**Written exercise**
Your task is to locate every line holding the string "this" and to copy each of them.

**Data block**

▶

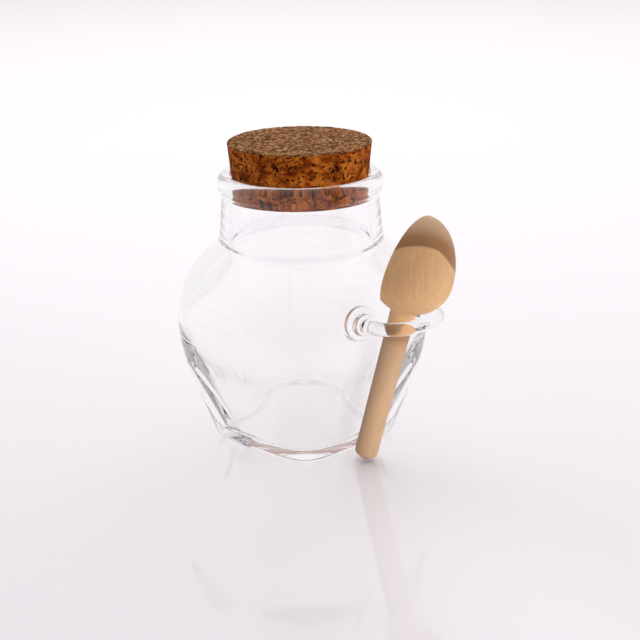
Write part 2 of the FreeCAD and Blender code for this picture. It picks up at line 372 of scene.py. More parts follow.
@dataclass
class Painter:
    """A material under construction, with short ways to add its nodes."""

    name: str
    material: bpy.types.Material = field(init=False)
    tree: Tree = field(init=False)
    place: Socket = field(init=False)

    def __post_init__(self) -> None:
        """Makes the material with its shader and Object coordinates."""
        self.material = bpy.data.materials.new(self.name)
        self.material.use_nodes = True
        self.tree = self.material.node_tree
        self.place = self.node("ShaderNodeTexCoord").outputs["Object"]

    def node(self, kind: str, *terms: Term,
             **named: Term | str | Tree) -> bpy.types.Node:
        """A new node in this material, given as for add_node."""
        return add_node(self.tree, kind, *terms, **named)

    def set(self, **values: Term) -> None:
        """Sets or links the shader's own inputs; underscores stand for spaces."""
        shader = self.tree.nodes["Principled BSDF"]
        for name, value in values.items():
            feed(self.tree, shader.inputs[name.replace("_", " ")], value)

    def mapped(self, scale: Triple, turn: Triple = (0, 0, 0),
               shift: Triple = (0, 0, 0)) -> Socket:
        """Object coordinates, stretched, turned in degrees and shifted in metres."""
        return self.node("ShaderNodeMapping", Vector=self.place, Scale=scale, Location=shift,
                         Rotation=[math.radians(a) for a in turn]).outputs["Vector"]

    def texture(self, kind: NoiseKind, vector: Socket, output: str = "Fac",
                **values: float) -> Socket:
        """The named output of a texture read at a vector, with constants for its inputs."""
        return self.node(kind.value, Vector=vector, **values).outputs[output]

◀

**Worked solution**
Write part 2 of the FreeCAD and Blender code for this picture. It picks up at line 372 of scene.py. More parts follow.
        """A new node in this material, given as for add_node."""